Material provided →
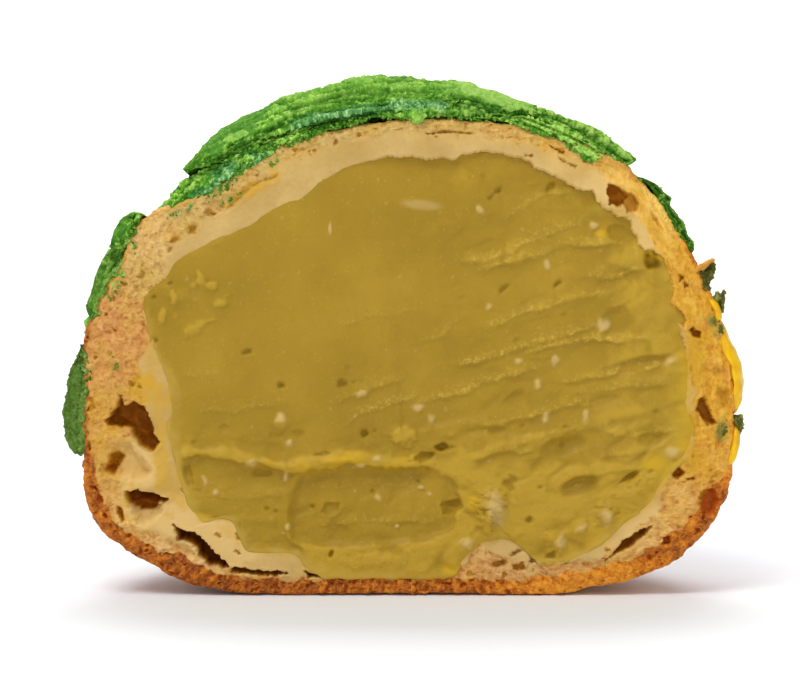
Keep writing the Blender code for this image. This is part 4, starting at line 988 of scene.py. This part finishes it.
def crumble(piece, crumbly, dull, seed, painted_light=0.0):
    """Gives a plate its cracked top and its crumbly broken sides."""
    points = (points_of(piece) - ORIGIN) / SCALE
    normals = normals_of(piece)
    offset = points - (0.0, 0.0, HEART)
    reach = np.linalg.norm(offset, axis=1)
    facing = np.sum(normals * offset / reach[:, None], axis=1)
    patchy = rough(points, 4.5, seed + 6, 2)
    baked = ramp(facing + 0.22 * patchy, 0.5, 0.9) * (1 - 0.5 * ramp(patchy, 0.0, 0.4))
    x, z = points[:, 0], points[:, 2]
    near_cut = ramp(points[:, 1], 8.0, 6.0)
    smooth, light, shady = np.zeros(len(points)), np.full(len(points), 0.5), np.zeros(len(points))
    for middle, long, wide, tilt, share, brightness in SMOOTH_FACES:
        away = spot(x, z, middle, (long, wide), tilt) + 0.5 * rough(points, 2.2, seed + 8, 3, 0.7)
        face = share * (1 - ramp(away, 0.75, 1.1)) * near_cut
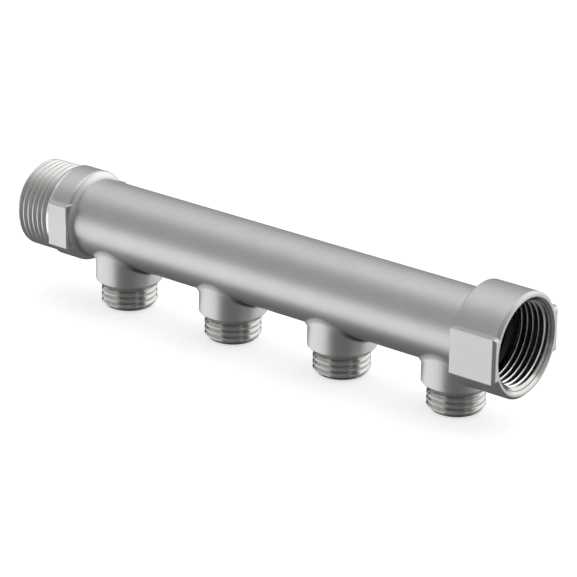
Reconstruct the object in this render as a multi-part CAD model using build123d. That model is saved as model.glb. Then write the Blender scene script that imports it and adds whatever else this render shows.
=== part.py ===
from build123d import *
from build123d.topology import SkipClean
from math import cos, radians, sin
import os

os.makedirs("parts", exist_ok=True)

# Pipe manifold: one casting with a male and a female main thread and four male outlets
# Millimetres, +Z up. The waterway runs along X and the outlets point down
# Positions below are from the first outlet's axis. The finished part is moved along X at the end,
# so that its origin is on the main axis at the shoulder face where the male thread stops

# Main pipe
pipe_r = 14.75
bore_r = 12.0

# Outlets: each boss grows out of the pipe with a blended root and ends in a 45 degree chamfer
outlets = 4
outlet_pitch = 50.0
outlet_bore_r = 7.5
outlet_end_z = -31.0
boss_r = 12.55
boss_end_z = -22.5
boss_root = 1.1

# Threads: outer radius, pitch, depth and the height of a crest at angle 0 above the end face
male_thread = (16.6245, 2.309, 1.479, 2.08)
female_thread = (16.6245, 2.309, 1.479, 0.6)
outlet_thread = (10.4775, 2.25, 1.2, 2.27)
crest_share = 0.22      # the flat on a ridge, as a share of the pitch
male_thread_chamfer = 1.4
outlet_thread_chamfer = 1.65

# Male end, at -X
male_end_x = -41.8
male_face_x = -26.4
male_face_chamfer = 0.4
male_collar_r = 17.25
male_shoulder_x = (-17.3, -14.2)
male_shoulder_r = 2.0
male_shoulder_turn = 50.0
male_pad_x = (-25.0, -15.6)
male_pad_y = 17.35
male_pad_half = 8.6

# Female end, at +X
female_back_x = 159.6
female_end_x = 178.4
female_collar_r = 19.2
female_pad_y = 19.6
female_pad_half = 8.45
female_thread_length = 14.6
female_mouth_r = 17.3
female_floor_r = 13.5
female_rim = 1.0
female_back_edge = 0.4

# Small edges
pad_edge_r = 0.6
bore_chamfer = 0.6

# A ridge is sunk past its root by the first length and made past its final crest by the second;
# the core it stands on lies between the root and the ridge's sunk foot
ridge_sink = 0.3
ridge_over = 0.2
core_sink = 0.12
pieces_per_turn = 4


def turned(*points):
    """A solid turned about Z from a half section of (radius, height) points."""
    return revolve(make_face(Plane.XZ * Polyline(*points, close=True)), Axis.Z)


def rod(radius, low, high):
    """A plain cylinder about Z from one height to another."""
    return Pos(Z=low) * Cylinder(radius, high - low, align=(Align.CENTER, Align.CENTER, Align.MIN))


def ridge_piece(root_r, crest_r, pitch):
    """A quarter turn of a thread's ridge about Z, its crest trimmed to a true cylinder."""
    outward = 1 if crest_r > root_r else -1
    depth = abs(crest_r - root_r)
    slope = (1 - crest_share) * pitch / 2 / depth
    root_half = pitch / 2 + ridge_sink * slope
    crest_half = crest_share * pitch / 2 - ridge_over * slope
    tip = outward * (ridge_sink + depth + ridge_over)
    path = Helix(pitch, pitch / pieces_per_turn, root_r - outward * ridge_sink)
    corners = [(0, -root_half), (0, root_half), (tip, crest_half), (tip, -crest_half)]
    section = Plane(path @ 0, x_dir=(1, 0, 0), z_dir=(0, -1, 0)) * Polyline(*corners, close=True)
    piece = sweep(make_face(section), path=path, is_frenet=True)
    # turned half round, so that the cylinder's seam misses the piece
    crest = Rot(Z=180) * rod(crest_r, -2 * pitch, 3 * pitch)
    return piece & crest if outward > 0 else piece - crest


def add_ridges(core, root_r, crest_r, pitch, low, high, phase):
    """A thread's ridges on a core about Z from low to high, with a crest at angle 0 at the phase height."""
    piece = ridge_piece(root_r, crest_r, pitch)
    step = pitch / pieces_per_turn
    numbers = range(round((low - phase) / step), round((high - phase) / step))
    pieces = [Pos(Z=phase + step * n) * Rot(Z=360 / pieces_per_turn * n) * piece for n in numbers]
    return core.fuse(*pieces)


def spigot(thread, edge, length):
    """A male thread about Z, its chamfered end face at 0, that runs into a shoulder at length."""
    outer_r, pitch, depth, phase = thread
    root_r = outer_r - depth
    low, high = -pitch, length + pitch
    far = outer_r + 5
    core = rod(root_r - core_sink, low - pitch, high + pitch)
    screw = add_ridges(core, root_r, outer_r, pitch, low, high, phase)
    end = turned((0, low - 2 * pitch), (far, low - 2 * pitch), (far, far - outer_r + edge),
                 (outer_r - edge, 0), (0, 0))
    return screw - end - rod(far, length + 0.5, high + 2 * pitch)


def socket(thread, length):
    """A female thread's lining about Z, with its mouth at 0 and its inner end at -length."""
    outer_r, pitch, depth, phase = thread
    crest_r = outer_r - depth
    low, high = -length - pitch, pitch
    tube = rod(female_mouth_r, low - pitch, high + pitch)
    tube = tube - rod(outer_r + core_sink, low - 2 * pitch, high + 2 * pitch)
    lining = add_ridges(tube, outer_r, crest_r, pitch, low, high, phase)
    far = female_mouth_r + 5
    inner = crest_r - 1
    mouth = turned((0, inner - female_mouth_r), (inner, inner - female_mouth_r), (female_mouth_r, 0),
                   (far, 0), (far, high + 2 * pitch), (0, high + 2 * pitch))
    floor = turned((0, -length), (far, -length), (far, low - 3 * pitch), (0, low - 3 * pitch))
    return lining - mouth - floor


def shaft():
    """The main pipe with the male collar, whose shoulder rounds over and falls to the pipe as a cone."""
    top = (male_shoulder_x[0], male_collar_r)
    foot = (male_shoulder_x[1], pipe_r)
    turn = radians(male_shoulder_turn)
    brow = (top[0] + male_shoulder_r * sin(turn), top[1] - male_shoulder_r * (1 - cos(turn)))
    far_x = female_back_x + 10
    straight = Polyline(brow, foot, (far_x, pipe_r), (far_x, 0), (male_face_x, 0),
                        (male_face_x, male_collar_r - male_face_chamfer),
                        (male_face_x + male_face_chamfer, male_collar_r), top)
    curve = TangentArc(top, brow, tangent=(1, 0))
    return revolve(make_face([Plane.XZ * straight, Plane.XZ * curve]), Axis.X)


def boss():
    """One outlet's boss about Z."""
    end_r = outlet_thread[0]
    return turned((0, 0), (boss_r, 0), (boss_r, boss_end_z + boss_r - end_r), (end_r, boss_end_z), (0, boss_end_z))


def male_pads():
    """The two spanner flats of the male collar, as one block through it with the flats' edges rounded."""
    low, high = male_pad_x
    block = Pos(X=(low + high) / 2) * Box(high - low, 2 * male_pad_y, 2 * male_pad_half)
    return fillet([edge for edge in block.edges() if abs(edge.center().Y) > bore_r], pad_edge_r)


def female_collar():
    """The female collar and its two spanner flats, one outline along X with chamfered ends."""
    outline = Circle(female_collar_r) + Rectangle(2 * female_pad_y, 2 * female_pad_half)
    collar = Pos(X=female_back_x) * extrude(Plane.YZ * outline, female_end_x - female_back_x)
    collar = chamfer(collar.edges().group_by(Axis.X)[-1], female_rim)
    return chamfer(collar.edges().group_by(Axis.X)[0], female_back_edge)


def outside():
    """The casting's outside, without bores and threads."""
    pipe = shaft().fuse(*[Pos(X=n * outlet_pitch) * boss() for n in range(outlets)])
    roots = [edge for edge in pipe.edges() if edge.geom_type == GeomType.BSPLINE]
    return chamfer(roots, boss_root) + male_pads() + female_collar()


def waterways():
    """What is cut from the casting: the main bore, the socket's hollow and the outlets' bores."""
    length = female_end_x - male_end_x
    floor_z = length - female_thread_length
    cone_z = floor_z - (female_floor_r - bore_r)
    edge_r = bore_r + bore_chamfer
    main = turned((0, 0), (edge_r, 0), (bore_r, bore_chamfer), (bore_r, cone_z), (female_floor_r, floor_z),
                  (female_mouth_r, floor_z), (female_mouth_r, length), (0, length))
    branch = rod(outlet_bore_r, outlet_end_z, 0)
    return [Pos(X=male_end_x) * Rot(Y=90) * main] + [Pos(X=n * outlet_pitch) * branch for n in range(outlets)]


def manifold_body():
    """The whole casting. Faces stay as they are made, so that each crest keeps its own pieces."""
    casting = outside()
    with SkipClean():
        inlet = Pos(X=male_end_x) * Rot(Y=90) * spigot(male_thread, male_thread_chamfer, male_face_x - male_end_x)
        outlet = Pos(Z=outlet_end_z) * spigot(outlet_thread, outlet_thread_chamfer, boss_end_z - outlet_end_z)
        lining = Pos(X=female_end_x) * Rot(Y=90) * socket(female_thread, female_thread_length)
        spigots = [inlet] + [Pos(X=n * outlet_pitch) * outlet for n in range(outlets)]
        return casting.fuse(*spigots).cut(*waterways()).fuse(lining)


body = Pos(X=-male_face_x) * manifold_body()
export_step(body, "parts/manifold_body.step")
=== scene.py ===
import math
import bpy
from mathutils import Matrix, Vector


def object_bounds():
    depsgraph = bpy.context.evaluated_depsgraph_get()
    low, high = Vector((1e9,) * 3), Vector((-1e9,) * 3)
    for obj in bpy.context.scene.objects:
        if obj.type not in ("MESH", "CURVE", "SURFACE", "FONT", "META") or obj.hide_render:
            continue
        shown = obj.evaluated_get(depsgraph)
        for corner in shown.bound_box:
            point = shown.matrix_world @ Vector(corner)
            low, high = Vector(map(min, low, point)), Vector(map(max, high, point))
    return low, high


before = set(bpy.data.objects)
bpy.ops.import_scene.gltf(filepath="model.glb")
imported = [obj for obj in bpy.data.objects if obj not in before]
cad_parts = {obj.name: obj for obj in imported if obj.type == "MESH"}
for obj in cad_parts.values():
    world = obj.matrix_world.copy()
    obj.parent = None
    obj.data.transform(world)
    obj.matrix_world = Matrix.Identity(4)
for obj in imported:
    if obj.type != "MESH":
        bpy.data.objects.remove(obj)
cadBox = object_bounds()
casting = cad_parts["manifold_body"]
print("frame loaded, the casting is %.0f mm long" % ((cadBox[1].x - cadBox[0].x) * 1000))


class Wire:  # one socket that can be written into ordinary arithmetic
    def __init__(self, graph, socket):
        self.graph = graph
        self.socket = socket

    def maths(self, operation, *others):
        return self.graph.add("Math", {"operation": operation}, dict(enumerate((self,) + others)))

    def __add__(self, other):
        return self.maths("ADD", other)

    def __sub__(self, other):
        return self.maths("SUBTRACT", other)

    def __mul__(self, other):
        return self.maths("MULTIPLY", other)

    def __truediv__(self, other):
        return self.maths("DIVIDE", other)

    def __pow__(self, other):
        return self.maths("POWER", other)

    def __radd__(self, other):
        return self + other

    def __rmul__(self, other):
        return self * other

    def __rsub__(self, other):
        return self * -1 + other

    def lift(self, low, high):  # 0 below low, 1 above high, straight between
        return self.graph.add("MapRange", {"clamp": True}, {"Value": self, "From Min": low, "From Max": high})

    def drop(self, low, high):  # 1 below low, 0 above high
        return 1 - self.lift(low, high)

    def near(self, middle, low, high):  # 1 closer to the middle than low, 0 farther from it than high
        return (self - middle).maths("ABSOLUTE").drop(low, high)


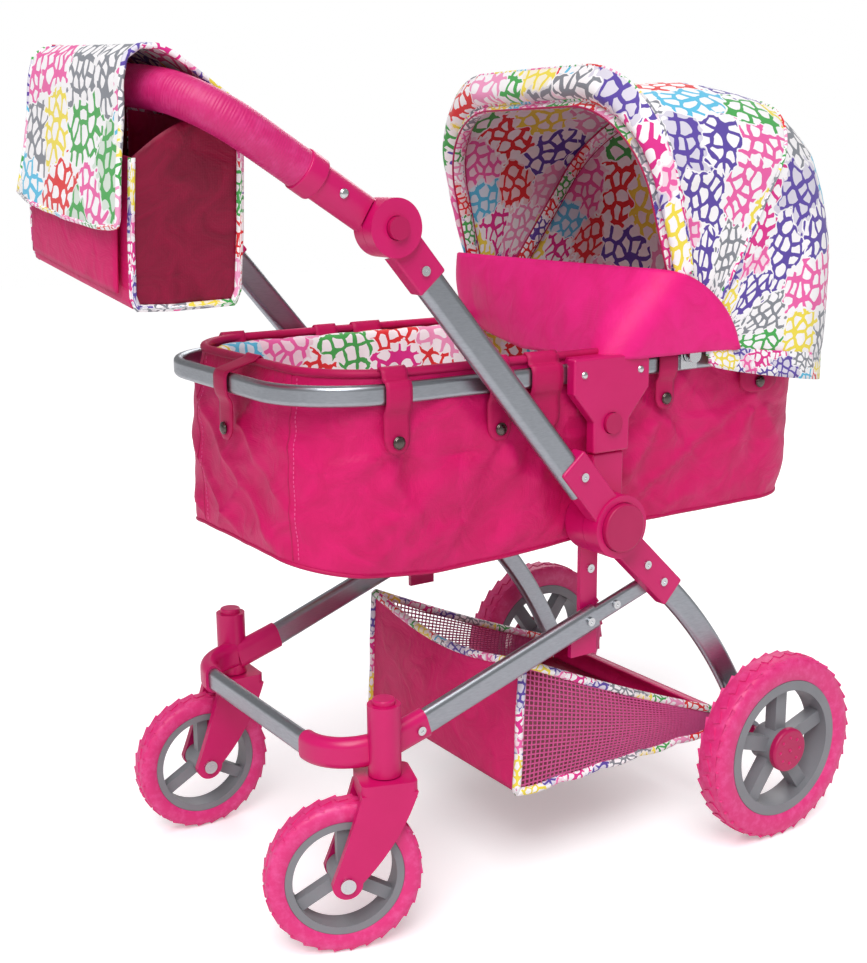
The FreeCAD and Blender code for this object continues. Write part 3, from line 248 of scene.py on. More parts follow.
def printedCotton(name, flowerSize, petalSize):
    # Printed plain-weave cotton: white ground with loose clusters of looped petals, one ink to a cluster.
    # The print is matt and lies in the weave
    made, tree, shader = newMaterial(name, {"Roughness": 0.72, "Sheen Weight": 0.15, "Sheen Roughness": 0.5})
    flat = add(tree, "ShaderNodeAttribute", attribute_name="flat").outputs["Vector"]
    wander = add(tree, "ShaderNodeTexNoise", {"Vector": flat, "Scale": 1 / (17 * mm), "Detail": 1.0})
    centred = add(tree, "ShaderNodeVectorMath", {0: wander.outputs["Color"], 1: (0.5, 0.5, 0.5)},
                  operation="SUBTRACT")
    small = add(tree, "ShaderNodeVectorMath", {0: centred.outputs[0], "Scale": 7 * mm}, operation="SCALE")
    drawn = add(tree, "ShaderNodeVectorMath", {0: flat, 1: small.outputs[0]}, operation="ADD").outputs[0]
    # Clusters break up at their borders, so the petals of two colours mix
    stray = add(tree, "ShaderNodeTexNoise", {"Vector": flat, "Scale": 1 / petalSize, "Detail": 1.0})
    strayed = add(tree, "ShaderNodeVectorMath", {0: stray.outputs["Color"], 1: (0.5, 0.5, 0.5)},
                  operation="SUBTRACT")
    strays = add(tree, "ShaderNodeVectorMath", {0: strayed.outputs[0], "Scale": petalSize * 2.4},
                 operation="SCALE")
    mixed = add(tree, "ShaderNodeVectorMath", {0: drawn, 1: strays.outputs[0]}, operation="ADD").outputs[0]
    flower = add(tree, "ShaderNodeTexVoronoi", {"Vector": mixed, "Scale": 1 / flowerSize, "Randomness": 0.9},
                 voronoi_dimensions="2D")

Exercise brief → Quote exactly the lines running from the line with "return casting.fuse(*spigots).cut(*waterways()).fuse(lining)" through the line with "cadBox[0].x) * 1000))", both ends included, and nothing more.

Written reply →
        return casting.fuse(*spigots).cut(*waterways()).fuse(lining)


body = Pos(X=-male_face_x) * manifold_body()
export_step(body, "parts/manifold_body.step")
=== scene.py ===
import math
import bpy
from mathutils import Matrix, Vector


def object_bounds():
    depsgraph = bpy.context.evaluated_depsgraph_get()
    low, high = Vector((1e9,) * 3), Vector((-1e9,) * 3)
    for obj in bpy.context.scene.objects:
        if obj.type not in ("MESH", "CURVE", "SURFACE", "FONT", "META") or obj.hide_render:
            continue
        shown = obj.evaluated_get(depsgraph)
        for corner in shown.bound_box:
            point = shown.matrix_world @ Vector(corner)
            low, high = Vector(map(min, low, point)), Vector(map(max, high, point))
    return low, high


before = set(bpy.data.objects)
bpy.ops.import_scene.gltf(filepath="model.glb")
imported = [obj for obj in bpy.data.objects if obj not in before]
cad_parts = {obj.name: obj for obj in imported if obj.type == "MESH"}
for obj in cad_parts.values():
    world = obj.matrix_world.copy()
    obj.parent = None
    obj.data.transform(world)
    obj.matrix_world = Matrix.Identity(4)
for obj in imported:
    if obj.type != "MESH":
        bpy.data.objects.remove(obj)
cadBox = object_bounds()
casting = cad_parts["manifold_body"]
print("frame loaded, the casting is %.0f mm long" % ((cadBox[1].x - cadBox[0].x) * 1000))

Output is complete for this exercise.